** GIVEN REQUEST **
Read the listing below and copy out every line that holds "part".

** STORED DATA **

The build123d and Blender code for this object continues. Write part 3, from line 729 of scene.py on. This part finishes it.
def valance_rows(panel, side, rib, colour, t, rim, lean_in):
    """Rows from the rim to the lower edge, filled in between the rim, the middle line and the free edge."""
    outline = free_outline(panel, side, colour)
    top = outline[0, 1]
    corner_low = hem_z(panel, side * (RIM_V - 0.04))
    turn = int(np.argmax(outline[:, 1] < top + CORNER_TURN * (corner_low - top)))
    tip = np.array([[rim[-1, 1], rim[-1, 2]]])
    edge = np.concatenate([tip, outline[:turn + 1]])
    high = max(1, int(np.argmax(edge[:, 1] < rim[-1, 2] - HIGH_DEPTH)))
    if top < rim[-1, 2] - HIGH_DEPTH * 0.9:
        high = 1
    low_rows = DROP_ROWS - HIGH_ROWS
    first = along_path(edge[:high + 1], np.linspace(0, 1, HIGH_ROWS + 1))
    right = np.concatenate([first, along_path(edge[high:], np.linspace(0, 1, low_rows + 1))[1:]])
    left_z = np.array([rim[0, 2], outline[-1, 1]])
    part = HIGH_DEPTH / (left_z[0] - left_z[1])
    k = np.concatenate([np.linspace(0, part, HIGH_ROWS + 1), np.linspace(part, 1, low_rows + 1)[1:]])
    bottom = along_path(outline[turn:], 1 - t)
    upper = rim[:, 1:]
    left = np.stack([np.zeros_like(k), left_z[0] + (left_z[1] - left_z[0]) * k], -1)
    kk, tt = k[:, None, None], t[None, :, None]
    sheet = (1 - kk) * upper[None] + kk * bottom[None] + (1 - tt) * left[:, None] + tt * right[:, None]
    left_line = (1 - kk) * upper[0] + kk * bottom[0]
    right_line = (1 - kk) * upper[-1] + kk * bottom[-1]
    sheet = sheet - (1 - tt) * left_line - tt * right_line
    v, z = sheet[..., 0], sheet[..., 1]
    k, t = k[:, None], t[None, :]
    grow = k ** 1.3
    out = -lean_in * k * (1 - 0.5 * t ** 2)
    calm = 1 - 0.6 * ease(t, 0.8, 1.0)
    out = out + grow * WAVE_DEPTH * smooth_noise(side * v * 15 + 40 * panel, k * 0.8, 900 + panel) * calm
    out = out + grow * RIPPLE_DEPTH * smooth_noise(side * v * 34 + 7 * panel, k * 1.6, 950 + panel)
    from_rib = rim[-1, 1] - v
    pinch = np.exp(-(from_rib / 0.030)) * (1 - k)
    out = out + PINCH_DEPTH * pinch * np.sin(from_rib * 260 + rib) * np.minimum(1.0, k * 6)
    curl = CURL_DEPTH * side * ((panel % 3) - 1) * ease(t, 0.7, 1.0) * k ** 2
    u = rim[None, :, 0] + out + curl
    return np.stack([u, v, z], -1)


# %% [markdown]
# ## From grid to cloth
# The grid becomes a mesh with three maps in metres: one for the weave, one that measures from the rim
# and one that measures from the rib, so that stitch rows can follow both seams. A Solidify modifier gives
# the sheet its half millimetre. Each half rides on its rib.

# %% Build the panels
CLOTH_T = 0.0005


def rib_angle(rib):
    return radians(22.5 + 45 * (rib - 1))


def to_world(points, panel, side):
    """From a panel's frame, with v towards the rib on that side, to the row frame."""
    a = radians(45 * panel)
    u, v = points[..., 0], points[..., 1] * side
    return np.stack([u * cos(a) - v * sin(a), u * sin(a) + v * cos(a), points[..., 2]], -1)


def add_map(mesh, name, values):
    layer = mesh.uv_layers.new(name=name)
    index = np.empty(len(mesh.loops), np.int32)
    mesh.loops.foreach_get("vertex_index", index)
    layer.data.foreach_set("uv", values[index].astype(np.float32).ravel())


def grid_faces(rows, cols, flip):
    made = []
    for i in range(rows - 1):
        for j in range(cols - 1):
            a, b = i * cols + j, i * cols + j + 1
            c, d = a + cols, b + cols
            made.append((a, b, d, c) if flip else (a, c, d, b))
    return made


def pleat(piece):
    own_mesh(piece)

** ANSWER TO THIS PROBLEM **
The build123d and Blender code for this object continues. Write part 3, from line 729 of scene.py on. This part finishes it.
    part = HIGH_DEPTH / (left_z[0] - left_z[1])
    k = np.concatenate([np.linspace(0, part, HIGH_ROWS + 1), np.linspace(part, 1, low_rows + 1)[1:]])